Over the past few years, I have immersed myself in exploring the Eight Limbs of Yoga and how they affect the body and mind. At times, the Eight Limbs of Yoga have seemed daunting, unreachable, and yet simple (read more on the Eight Limbs in the ‘Interested in Yoga?’). These practices have given me the courage and awareness to question my beliefs, habits, and ways of thinking, in search of liberation from pain, fear, and hate.
Because of this awareness, I can more clearly see how pain and fear have profoundly influenced my life. Because of the pain I felt, I looked outside of myself for relief. This took on the form of approval seeking from others, drinking to escape, and adding more and more to my schedule until I had no time at all. These were crutches I used to function in everyday life. I did this to escape my feelings of unworthiness or non-acceptance of self. It was much easier to add more, numb, or ignore completely my feelings than to sit with the pain.
At one point, I realized I had the ability to notice my habits. I was aware of my false beliefs and how they shaped my being. Aware but somehow unable to break the chains of habit. It wasn’t until I found others, communities of people, who had broken through these chains, that I was able to break through my own. These communities supported and guided me on my journey, and continue to do so today.
During the beginning of my journey it was difficult to find teachers or people on the same path. I searched online and read any book I found at the library on the subject of yoga, Buddhism, meditation, or eating live foods. I found myself walking into shops, yoga studios, and meditation groups, feeling out of place and nervous, only to be welcomed with open-arms by genuine people passionate about self realization, acceptance and love.
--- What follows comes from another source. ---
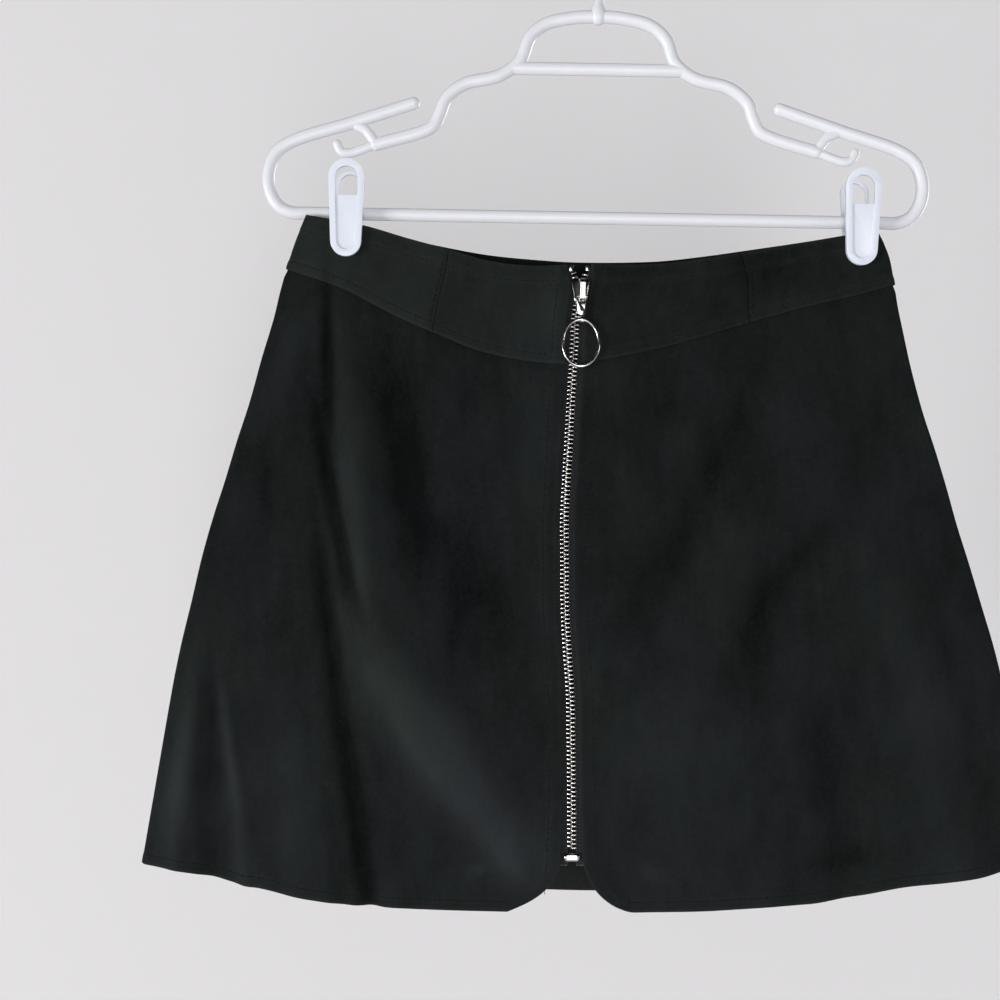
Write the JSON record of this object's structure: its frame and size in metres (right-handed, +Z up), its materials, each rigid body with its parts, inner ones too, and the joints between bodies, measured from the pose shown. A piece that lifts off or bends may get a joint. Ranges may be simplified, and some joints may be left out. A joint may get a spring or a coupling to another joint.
{
  "type": "suede mini skirt on clip hanger",
  "caption": "A-line suede mini skirt with a shaped yoke, a full-length front zip and a ring pull, hung flat from a plastic clip hanger.",
  "frame": {"origin": "the inner top of the hanger's hook, where it bears on its rail, in the middle plane of the hanger", "axes": "+Z up, +X to the viewer's right along the skirt's width, +Y from the skirt's front to its back"},
  "size_m": [0.5565, 0.0528, 0.6251],
  "materials": {
    "suede": "matte napped suede",
    "zip_tape": "matte woven tape",
    "zip_metal": "polished nickel",
    "hanger_plastic": "satin moulded",
    "clip_plastic": "gloss moulded"
  },
  "bodies": {
    "root": {"yoke_centre_left": "suede", "yoke_side_left": "suede", "front_panel_left": "suede", "yoke_centre_right": "suede", "yoke_side_right": "suede", "front_panel_right": "suede", "back_yoke": "suede", "back_panel": "suede", "zip_tape_left": "zip_tape", "zip_tape_right": "zip_tape", "zip_chain_left": "zip_metal", "top_stop_left": "zip_metal", "zip_chain_right": "zip_metal", "top_stop_right": "zip_metal", "bottom_stop": "zip_metal", "slider": "zip_metal", "hanger_arch": "hanger_plastic", "hanger_bar": "hanger_plastic", "hanger_grip": "hanger_plastic", "hanger_end_left": "hanger_plastic", "hanger_catch_left": "hanger_plastic", "hanger_branch_left": "hanger_plastic", "hanger_end_right": "hanger_plastic", "hanger_catch_right": "hanger_plastic", "hanger_branch_right": "hanger_plastic", "hanger_hook": "hanger_plastic", "clip_left_front_jaw": "clip_plastic", "clip_left_back_jaw": "clip_plastic", "clip_left_saddle": "clip_plastic", "clip_right_front_jaw": "clip_plastic", "clip_right_back_jaw": "clip_plastic", "clip_right_saddle": "clip_plastic"},
    "pull": {"pull_tab": "zip_metal"},
    "ring": {"pull_ring": "zip_metal"}
  },
  "joints": [
    {"name": "pull_swing", "type": "hinge", "parent": "root", "child": "pull", "pos_m": [-0.01323, -0.01791, -0.24255], "axis": [-1, 0, 0], "range_deg": [0, 120]},
    {"name": "ring_swing", "type": "hinge", "parent": "pull", "child": "ring", "pos_m": [-0.01323, -0.01892, -0.25712], "axis": [-1, 0, 0], "range_deg": [0, 90]}
  ]
}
Slowly, over years, with the support of these people, I have removed the crutches from my life. No longer do I drink to numb, base my acceptance of self on what others think, or constantly fill my schedule until I am overwhelmed with stress (this is the toughest for me! I have come a long way, but am still a work in progress).
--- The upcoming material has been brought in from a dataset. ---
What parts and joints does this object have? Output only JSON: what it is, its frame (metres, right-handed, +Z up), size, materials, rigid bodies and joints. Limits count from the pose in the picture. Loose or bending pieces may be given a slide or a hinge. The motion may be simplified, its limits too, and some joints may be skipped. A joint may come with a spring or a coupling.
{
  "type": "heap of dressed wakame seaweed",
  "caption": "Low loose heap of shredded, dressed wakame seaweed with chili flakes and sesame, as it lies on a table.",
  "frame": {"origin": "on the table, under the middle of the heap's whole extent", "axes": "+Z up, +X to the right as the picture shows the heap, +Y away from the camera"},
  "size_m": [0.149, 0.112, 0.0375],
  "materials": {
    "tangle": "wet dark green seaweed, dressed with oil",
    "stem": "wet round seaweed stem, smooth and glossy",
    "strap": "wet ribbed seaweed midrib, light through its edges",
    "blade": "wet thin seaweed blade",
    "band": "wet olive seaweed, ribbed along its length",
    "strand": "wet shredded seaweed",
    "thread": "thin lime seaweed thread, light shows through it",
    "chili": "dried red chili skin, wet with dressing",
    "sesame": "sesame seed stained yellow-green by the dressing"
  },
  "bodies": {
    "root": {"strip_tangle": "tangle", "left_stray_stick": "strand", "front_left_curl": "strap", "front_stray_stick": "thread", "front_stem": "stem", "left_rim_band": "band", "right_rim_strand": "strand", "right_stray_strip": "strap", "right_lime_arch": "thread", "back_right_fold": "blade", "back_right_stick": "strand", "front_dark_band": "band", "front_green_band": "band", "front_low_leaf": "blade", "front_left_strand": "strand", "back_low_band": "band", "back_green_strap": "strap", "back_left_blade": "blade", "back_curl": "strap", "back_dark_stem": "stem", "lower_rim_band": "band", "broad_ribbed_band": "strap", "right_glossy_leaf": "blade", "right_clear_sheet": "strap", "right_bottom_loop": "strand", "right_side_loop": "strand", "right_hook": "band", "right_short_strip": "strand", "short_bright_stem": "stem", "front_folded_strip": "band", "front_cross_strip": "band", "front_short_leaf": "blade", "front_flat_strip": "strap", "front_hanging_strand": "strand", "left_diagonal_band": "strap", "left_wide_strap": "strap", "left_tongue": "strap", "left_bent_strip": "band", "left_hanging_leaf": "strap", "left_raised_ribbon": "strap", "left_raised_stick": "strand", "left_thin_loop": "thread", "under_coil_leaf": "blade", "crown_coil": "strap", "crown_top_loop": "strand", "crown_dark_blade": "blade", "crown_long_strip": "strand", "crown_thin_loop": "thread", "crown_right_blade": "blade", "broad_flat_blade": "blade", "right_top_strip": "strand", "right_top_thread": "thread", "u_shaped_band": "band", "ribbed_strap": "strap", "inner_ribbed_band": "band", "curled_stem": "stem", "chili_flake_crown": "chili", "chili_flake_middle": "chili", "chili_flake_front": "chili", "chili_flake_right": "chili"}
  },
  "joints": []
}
As I found these groups, others seemed to find me. Each person asking questions about meditation or healing their bodies and minds with food or yoga. With each new situation, I find answers to issues which support me on my path of healing while supporting others on theirs. I find the bonds of the communities surrounding me getting stronger, more interwoven, with each passing situation or life event.
Whether it’s a community of yoga students at your local studio, coworkers, meditation group, hiking buddy, sister, mother, father, aunt or uncle, son or daughter, feel supported by this web of care, love, and acceptance. It is from these bonds that we can flourish and become our best selves, aiding others in their journey. At the end of the day, we are all One.